Posted by Paul Seaman in Interrogating the Media / Media / Money / Society / The Good Corporation / Truth & Trust on 17 September 2008

Why we posted this: The web – especially in Web 2.0 mode – spreads dangerous nonsense. Sure, but we should hold our nerve and redress the balance.

The original stories:
Easily caught in a web of sinister untruths
 David Aaronovitch
The Times
16 September 2008

Warning sounded on web’s future
BBC Online
Pallab Ghosh

Summary of the stories:
The internet needs a way to help people separate rumour from truthful material and real science, says Sir Tim Berners-Lee, the man who created the World Wide Web. He is increasingly worried about the way the Web has been used to spread disinformation. In response he has helped form a World Wide Web Foundation to address the problem and to help improve the Web’s accessibility.

livingissues comment:
These stories are important. The web does favour mob opinion over fact, evidence and objectivity. A classic example is the recent panic about CERN’s Large Hadron Collider (LHC) Big Bang experiment producing an earth-swallowing black hole.
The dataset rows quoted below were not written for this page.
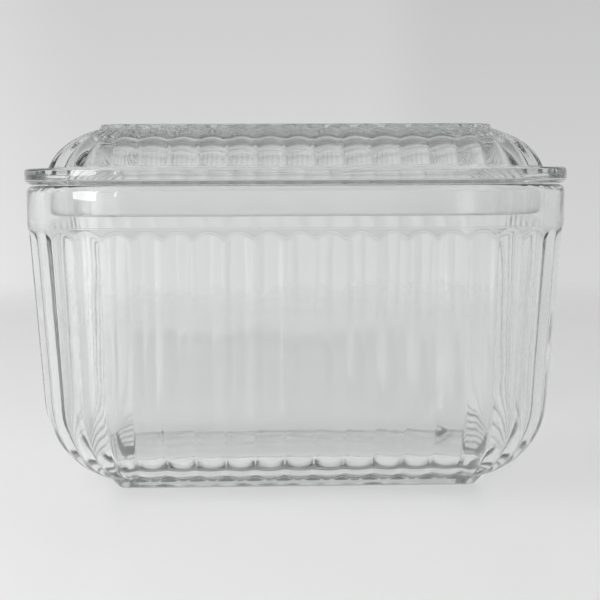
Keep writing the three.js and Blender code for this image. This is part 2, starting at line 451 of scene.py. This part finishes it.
def platform_rings(reeds):
    """The raised flat top."""
    edge = rounded(
        [
            (58.0, 106.65, 0),
            (57.4, LID_TOP, 0.4),
            (FLAT_A, LID_TOP, 0),
        ]
    )
    top = smooth_ring(reeds, FLAT_A, LID_TOP)
    return [smooth_ring(reeds, a, z) for a, z in edge] + centre_rings(top, CLOSING_SCALES)


def make_lid():
    """From the middle of the ceiling down the inside, round the skirt and up the outside."""
    reeds = Reeds(LID_REEDS, LID_REED_DEPTH, DOME_A - CORNER_X, seed=11)
    rings = hollow_rings(reeds) + skirt_rings(reeds) + dome_rings(reeds)
    return skin("lid_glass_body", rings + platform_rings(reeds))


# ---------------------------------------------------------------- materials

def node_material(name):
    """A new material, its node tree, and the two nodes it starts with."""
    material = bpy.data.materials.new(name)
    material.use_nodes = True
    tree = material.node_tree
    return material, tree, tree.nodes["Principled BSDF"], tree.nodes["Material Output"]


def map_range(tree, value, start, end, before, after, smooth=False):
    """A value that goes from `before` to `after` while its input goes from start to end."""
    node = tree.nodes.new("ShaderNodeMapRange")
    node.interpolation_type = "SMOOTHSTEP" if smooth else "LINEAR"
    node.inputs["From Min"].default_value = start
    node.inputs["From Max"].default_value = end
    node.inputs["To Min"].default_value = before
    node.inputs["To Max"].default_value = after
    tree.links.new(value, node.inputs["Value"])
    return node.outputs["Result"]


def noise(tree, place, scale, detail):
    """Cloudy noise, with `scale` clouds to the metre."""
    node = tree.nodes.new("ShaderNodeTexNoise")
    node.inputs["Scale"].default_value = scale
    node.inputs["Detail"].default_value = detail
    tree.links.new(place, node.inputs["Vector"])
    return node.outputs["Fac"]


def bump(tree, height, distance, normal=None):
    """A normal bent by a height of that many metres."""
    node = tree.nodes.new("ShaderNodeBump")
    node.inputs["Strength"].default_value = 1.0
    node.inputs["Distance"].default_value = distance
    tree.links.new(height, node.inputs["Height"])
    if normal is not None:
        tree.links.new(normal, node.inputs["Normal"])
    return node.outputs["Normal"]


def glass_material(name, seed):
    """Clear pressed glass: slow ripples, fine orange peel, and a little haze here and there.

    Light reaches the table through it as through a thin grey pane, so its shadow is pale.
    """
    material, tree, shader, output = node_material(name)
    shader.inputs["Base Color"].default_value = (0.985, 0.988, 0.987, 1)
    shader.inputs["Transmission Weight"].default_value = 1.0
    shader.inputs["IOR"].default_value = 1.51
    own = tree.nodes.new("ShaderNodeTexCoord")
    shift = tree.nodes.new("ShaderNodeMapping")
    shift.inputs["Location"].default_value = (0.13 * seed, 0.29 * seed, 0.07 * seed)
    tree.links.new(own.outputs["Object"], shift.inputs["Vector"])
    place = shift.outputs["Vector"]

    ripples = bump(tree, noise(tree, place, scale=55.0, detail=1.0), distance=0.00035)
    grain = noise(tree, place, scale=420.0, detail=2.0)
    peel = bump(tree, grain, distance=0.000006, normal=ripples)
    tree.links.new(peel, shader.inputs["Normal"])

    cloud = noise(tree, place, scale=38.0, detail=4.0)
    haze = map_range(tree, cloud, start=0.45, end=0.75, before=0.04, after=0.10)
    tree.links.new(haze, shader.inputs["Roughness"])

    absorb = tree.nodes.new("ShaderNodeVolumeAbsorption")
    absorb.inputs["Color"].default_value = (0.80, 0.83, 0.82, 1)
    absorb.inputs["Density"].default_value = 18.0
    tree.links.new(absorb.outputs["Volume"], output.inputs["Volume"])

    path = tree.nodes.new("ShaderNodeLightPath")
    clear = tree.nodes.new("ShaderNodeBsdfTransparent")
    clear.inputs["Color"].default_value = (0.89, 0.89, 0.89, 1)
    mix = tree.nodes.new("ShaderNodeMixShader")
    tree.links.new(path.outputs["Is Shadow Ray"], mix.inputs[0])
    tree.links.new(shader.outputs["BSDF"], mix.inputs[1])
    tree.links.new(clear.outputs["BSDF"], mix.inputs[2])
    tree.links.new(mix.outputs["Shader"], output.inputs["Surface"])
    return material


def floor_material():
    """A pale glazed table top that fades out far from the dish."""
    material, tree, shader, _ = node_material("pale_floor")
    shader.inputs["Roughness"].default_value = 0.3
    place = tree.nodes.new("ShaderNodeTexCoord").outputs["Object"]
    cloud = noise(tree, place, scale=3.0, detail=3.0)
    tone = map_range(tree, cloud, start=0.0, end=1.0, before=0.74, after=0.77)
    tree.links.new(tone, shader.inputs["Base Color"])
    far = tree.nodes.new("ShaderNodeVectorMath")
    far.operation = "LENGTH"
    tree.links.new(place, far.inputs[0])
    fade = map_range(
        tree, far.outputs["Value"], start=0.45, end=0.88, before=1.0, after=0.0, smooth=True
    )
    tree.links.new(fade, shader.inputs["Alpha"])
    return material


# ---------------------------------------------------------------- stage, light, camera

def make_floor():
    """A round table top, just under the foot."""
    bpy.ops.mesh.primitive_circle_add(vertices=96, radius=0.9, fill_type="NGON")
    floor = bpy.context.object
    floor.name = "floor"
    floor.location.z = -0.0002
    floor.data.materials.append(floor_material())
    return floor


def make_lamp(name, kind, power, location, target):
    """A lamp at that place, turned to the target, and hidden from the glass."""
    light = bpy.data.lights.new(name, kind)
    light.energy = power
    lamp = bpy.data.objects.new(name, light)
    bpy.context.scene.collection.objects.link(lamp)
    lamp.location = location
    lamp.rotation_euler = (Vector(target) - lamp.location).to_track_quat("-Z", "Y").to_euler()
    lamp.visible_transmission = False
    lamp.visible_glossy = False
    return lamp


def make_area(name, location, size, target, power, in_gloss=False):
    """A soft rectangular light, which may show in the gloss of the glass."""
    lamp = make_lamp(name, "AREA", power, location, target)
    lamp.data.shape = "RECTANGLE"
    lamp.data.size, lamp.data.size_y = size
    lamp.visible_glossy = in_gloss
    return lamp


def make_sun(name, azimuth, elevation, spread, strength):
    """A small far light in front of the dish, which throws its shadow straight back."""
    around, up = math.radians(azimuth), math.radians(elevation)
    level = math.cos(up)
    towards = (-math.sin(around) * level, -math.cos(around) * level, math.sin(up))
    lamp = make_lamp(name, "SUN", strength, towards, (0, 0, 0))
    lamp.data.angle = math.radians(spread)
    return lamp


def make_world():
    """A smooth room whose tone depends only on the direction.

    It is palest at the horizon and below, and dims overhead, from lower down in front than
    behind. It is a little brighter to the left and dimmer to the right.
    """
    world = bpy.data.worlds.new("pale_room")
    world.use_nodes = True
    bpy.context.scene.world = world
    tree = world.node_tree
    background = tree.nodes["Background"]
    place = tree.nodes.new("ShaderNodeTexCoord")
    split = tree.nodes.new("ShaderNodeSeparateXYZ")
    tree.links.new(place.outputs["Generated"], split.inputs["Vector"])
    across, along, up = (split.outputs[axis] for axis in "XYZ")

    def combine(operation, first, second):
        node = tree.nodes.new("ShaderNodeMath")
        node.operation = operation
        for socket, value in zip(node.inputs, (first, second)):
            if isinstance(value, float):
                socket.default_value = value
            else:
                tree.links.new(value, socket)
        return node.outputs["Value"]

    leaning = combine("SUBTRACT", up, combine("MULTIPLY", along, 0.1))
    sweep = map_range(tree, leaning, start=0.10, end=0.55, before=0.72, after=0.38, smooth=True)
    left = map_range(tree, across, start=-0.22, end=-0.10, before=1.12, after=1.0, smooth=True)
    right = map_range(tree, across, start=0.08, end=0.14, before=1.0, after=0.92, smooth=True)
    rising = map_range(tree, up, start=-0.06, end=0.13, before=1.0, after=0.86)
    sides = combine("MULTIPLY", left, right)
    tone = combine("MULTIPLY", combine("MULTIPLY", sweep, sides), rising)
    tree.links.new(tone, background.inputs["Color"])


def make_camera():
    """A camera as high as the joint between dish and lid, a little to the left of the middle."""
    yaw = math.radians(1.74)
    distance = 0.434
    height = 0.0915
    down = math.radians(4.98)
    turn = math.radians(-0.22)
    roll = math.radians(-0.22)
    data = bpy.data.cameras.new("camera")
    data.sensor_width = 36
    data.lens = 82.74
    camera = bpy.data.objects.new("camera", data)
    bpy.context.scene.collection.objects.link(camera)
    camera.location = (-distance * math.sin(yaw), -distance * math.cos(yaw), height)
    aim = Matrix.Rotation(-yaw + turn, 4, "Z")
    pitch = Matrix.Rotation(math.pi / 2 - down, 4, "X")
    lean = Matrix.Rotation(roll, 4, "Z")
    camera.matrix_world = Matrix.Translation(camera.location) @ aim @ pitch @ lean
    bpy.context.scene.camera = camera
    return camera


def make_lights():
    """Tall windows at the front left, a fill from the left, and a small far key in front."""
    middle = (0, 0, 0.08)
    make_area(
        "window", (-0.72, -0.69, 0.345), size=(0.5, 0.55), target=middle, power=7.0, in_gloss=True
    )
    make_area(
        "window_edge", (-0.21, -0.98, 0.33), size=(0.04, 0.5), target=middle, power=0.4, in_gloss=True
    )
    make_area("left_fill", (-0.9, -0.2, 0.8), size=(0.8, 0.8), target=(0, 0, 0), power=3.7)
    make_sun("front_key", azimuth=-1.2, elevation=14.9, spread=1.6, strength=4.25)


# ---------------------------------------------------------------- build

make_camera()

dish = make_dish()
dish.data.materials.append(glass_material("dish_clear_glass", 1))
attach(dish, "dish")
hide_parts("dish")

lid = make_lid()
lid.data.materials.append(glass_material("lid_clear_glass", 2))
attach(lid, "lid")
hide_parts("lid")

make_floor()
make_world()
make_lights()

# Light crosses many glass surfaces one behind another, so it needs more bounces than usual.
scene = bpy.context.scene
scene.view_settings.view_transform = "Standard"
scene.cycles.max_bounces = 32
scene.cycles.transmission_bounces = 32
scene.cycles.glossy_bounces = 12
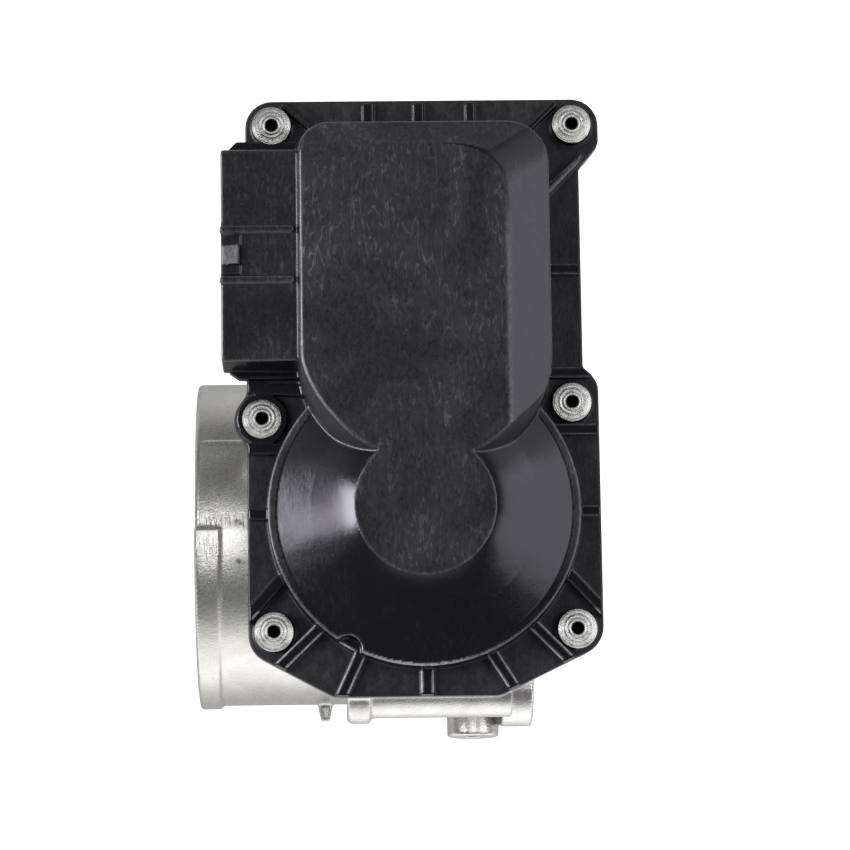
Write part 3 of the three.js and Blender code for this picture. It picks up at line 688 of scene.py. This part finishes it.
# ---------- the plastic cover ----------
# ribs on the cover's flange, from inside the dome to the edge: start x, y, end x, y and half width
COVER_RIBS = [
    (-11.5, 86, -11.5, 94.5, 1.25), (0, 86, 0, 94.5, 1.2), (11.8, 86, 11.8, 94.5, 1.1),
    (-23.2, 87.3, -31.0, 94.3, 0.5), (24.2, 87.3, 31.4, 94.3, 0.65),
    (26, 55.4, 39, 55.4, 1.25), (26, 31.6, 39, 31.6, 1.25), (26, 18.6, 42, 18.6, 1.25),
    (33, 0, 42, 0, 1.25), (29.5, -11.1, 41.2, -23.8, 1.3), (22.3, -23.7, 34.2, -35.7, 1.3),
    (13.6, -30, 21.2, -42, 1.3), (0.2, -33, 0.2, -43, 1.45), (-13.8, -29.9, -19.3, -41.8, 1.3),
    (-22.2, -24.4, -34, -35.7, 1.3), (-30, -12.3, -41.0, -24.6, 1.3), (-32, 0, -42, 0, 1.25),
    (-30, 14.8, -42, 14.8, 1.25), (-25, 27.8, -42, 29.0, 1.25),
]
CORNER_RIB = [(36.2, 79.9), (37.3, 82.2), (26.5, 72.7), (26.5, 69.7)]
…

But we should remember there’s nothing new about panics and scares. And bigotry is not unique to our century. Web 2.0 merely transmits them faster. It simplifies the process and lowers the cost. Besides, Web 2.0 innovations such as wikis, Twitter, blogs, video posts and the like, equally facilitate – on a gigantic scale – the distribution of evidence, reason and co-operation. 

The question is how do we help users – now accounting for 20% of the world’s population – spot what’s trustworthy content and what’s not?

The answer lies in the use of traditional methods and rules long-applied to assessing published material’s credibility. People need not be lost in cyberspace. Back here on earth there are plenty of sources of trust. That’s the essence of Wikipedia’s commitment to real-world references for its material.

As a PR, I add this. Companies and politicians have a special duty to get their messages out online, and to deploy honest evidence and science as they do it. Their presence on the web needs to be a beacon.  

There is a greater apetite than ever for an “Establishment” which earns trust by robust honesty.

If Sir Tim Berners-Lee’s World Wide Web Foundation introduces an effective means of branding credible sources that can be trusted, then that would be a big step forward. But the real trick is for those who speak for firms, parties and other institutions to develop a powerful sense of responsibility.  

That involves proactive PR, very much so. But it is much more important than that. It’s about staying in touch, remaining relevant, transferring knowledge and maintaining our culture as technology develops.

Andrew Keen was right to worry about Web 2.0 and the “the cult of the amateur”. But we need not be stuck here. The thoughtful world can fight back.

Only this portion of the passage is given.